▸ Given data:
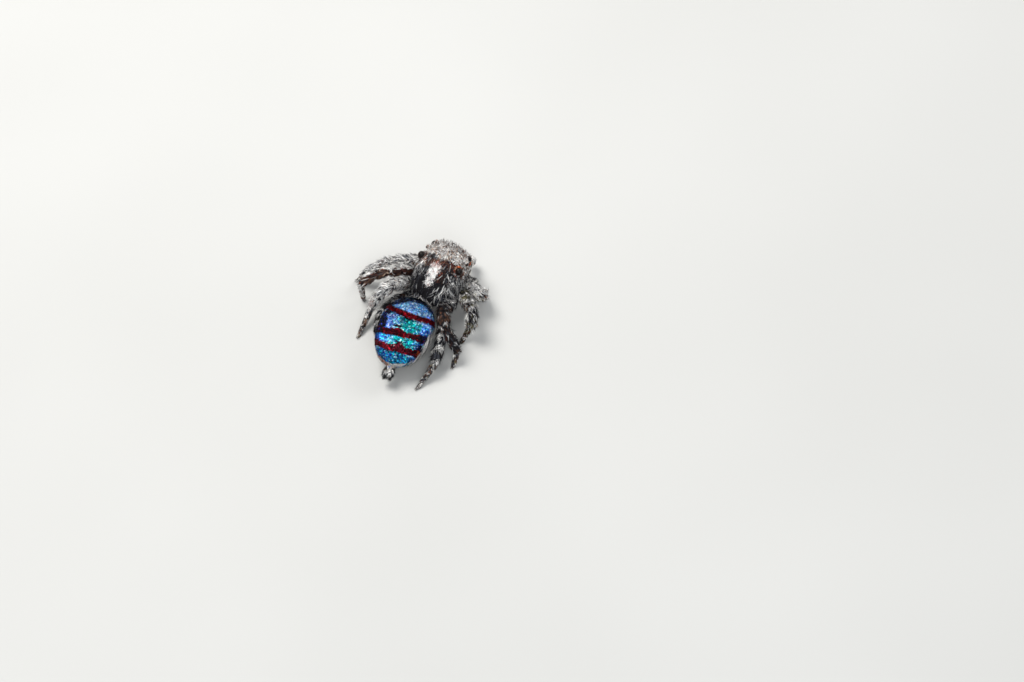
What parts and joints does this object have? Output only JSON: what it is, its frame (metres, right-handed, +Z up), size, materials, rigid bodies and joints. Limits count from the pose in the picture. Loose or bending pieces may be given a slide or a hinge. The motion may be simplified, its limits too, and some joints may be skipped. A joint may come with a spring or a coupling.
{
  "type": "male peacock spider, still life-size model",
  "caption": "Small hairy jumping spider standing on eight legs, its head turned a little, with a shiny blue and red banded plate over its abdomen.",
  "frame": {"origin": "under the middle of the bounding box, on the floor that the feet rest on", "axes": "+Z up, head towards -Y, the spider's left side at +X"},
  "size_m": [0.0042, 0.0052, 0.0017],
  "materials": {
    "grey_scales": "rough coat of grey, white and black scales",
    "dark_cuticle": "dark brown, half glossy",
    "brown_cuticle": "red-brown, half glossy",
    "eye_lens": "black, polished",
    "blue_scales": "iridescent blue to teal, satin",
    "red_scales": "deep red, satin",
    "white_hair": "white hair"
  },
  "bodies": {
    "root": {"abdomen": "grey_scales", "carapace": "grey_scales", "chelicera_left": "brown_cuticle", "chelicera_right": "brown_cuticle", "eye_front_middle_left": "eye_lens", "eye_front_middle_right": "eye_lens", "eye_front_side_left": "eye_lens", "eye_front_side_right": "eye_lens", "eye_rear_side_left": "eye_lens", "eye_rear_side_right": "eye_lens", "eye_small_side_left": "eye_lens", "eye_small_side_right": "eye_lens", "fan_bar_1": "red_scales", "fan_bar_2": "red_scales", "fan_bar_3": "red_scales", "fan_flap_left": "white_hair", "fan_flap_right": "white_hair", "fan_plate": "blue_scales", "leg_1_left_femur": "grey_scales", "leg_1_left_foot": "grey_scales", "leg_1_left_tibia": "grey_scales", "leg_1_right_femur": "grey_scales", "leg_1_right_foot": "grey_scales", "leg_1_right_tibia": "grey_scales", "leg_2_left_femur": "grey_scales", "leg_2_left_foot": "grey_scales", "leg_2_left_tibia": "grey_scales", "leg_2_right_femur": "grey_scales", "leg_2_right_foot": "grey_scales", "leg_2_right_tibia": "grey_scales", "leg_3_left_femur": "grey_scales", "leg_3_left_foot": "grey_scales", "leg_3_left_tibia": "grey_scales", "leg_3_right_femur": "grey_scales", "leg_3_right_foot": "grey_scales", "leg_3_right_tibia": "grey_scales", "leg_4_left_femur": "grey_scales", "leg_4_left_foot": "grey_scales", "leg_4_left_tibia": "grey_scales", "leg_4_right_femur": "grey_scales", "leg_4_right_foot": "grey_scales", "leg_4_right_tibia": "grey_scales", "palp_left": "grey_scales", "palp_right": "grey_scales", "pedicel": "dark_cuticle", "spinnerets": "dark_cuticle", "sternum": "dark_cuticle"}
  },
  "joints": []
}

▸ Exercise: Reproduce the material above, every line of it, exactly.

▸ Full answer:
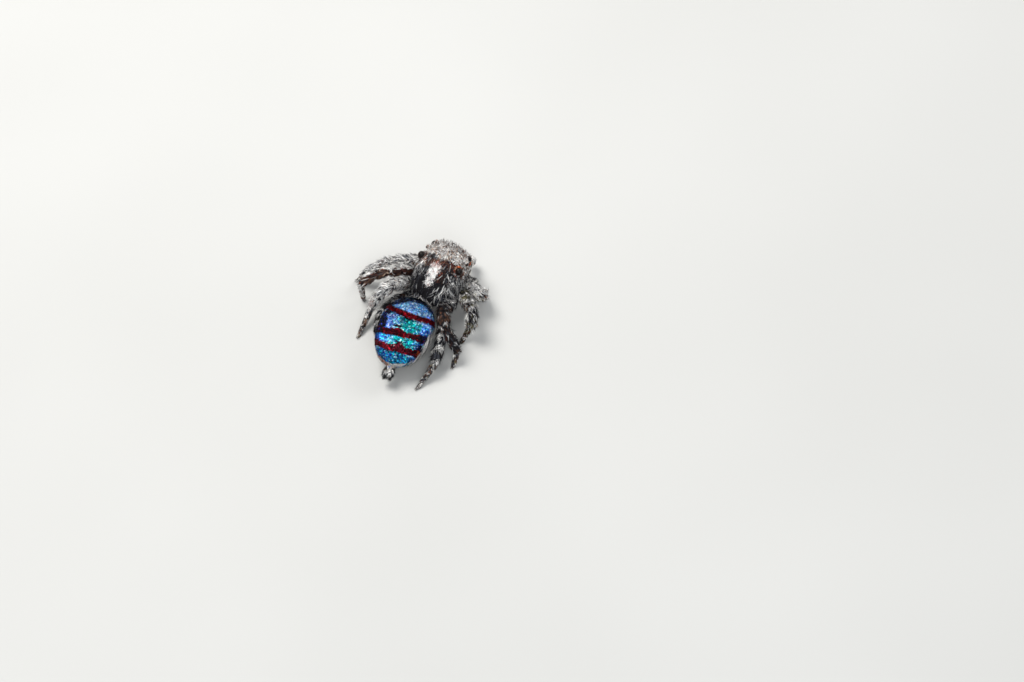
What parts and joints does this object have? Output only JSON: what it is, its frame (metres, right-handed, +Z up), size, materials, rigid bodies and joints. Limits count from the pose in the picture. Loose or bending pieces may be given a slide or a hinge. The motion may be simplified, its limits too, and some joints may be skipped. A joint may come with a spring or a coupling.
{
  "type": "male peacock spider, still life-size model",
  "caption": "Small hairy jumping spider standing on eight legs, its head turned a little, with a shiny blue and red banded plate over its abdomen.",
  "frame": {"origin": "under the middle of the bounding box, on the floor that the feet rest on", "axes": "+Z up, head towards -Y, the spider's left side at +X"},
  "size_m": [0.0042, 0.0052, 0.0017],
  "materials": {
    "grey_scales": "rough coat of grey, white and black scales",
    "dark_cuticle": "dark brown, half glossy",
    "brown_cuticle": "red-brown, half glossy",
    "eye_lens": "black, polished",
    "blue_scales": "iridescent blue to teal, satin",
    "red_scales": "deep red, satin",
    "white_hair": "white hair"
  },
  "bodies": {
    "root": {"abdomen": "grey_scales", "carapace": "grey_scales", "chelicera_left": "brown_cuticle", "chelicera_right": "brown_cuticle", "eye_front_middle_left": "eye_lens", "eye_front_middle_right": "eye_lens", "eye_front_side_left": "eye_lens", "eye_front_side_right": "eye_lens", "eye_rear_side_left": "eye_lens", "eye_rear_side_right": "eye_lens", "eye_small_side_left": "eye_lens", "eye_small_side_right": "eye_lens", "fan_bar_1": "red_scales", "fan_bar_2": "red_scales", "fan_bar_3": "red_scales", "fan_flap_left": "white_hair", "fan_flap_right": "white_hair", "fan_plate": "blue_scales", "leg_1_left_femur": "grey_scales", "leg_1_left_foot": "grey_scales", "leg_1_left_tibia": "grey_scales", "leg_1_right_femur": "grey_scales", "leg_1_right_foot": "grey_scales", "leg_1_right_tibia": "grey_scales", "leg_2_left_femur": "grey_scales", "leg_2_left_foot": "grey_scales", "leg_2_left_tibia": "grey_scales", "leg_2_right_femur": "grey_scales", "leg_2_right_foot": "grey_scales", "leg_2_right_tibia": "grey_scales", "leg_3_left_femur": "grey_scales", "leg_3_left_foot": "grey_scales", "leg_3_left_tibia": "grey_scales", "leg_3_right_femur": "grey_scales", "leg_3_right_foot": "grey_scales", "leg_3_right_tibia": "grey_scales", "leg_4_left_femur": "grey_scales", "leg_4_left_foot": "grey_scales", "leg_4_left_tibia": "grey_scales", "leg_4_right_femur": "grey_scales", "leg_4_right_foot": "grey_scales", "leg_4_right_tibia": "grey_scales", "palp_left": "grey_scales", "palp_right": "grey_scales", "pedicel": "dark_cuticle", "spinnerets": "dark_cuticle", "sternum": "dark_cuticle"}
  },
  "joints": []
}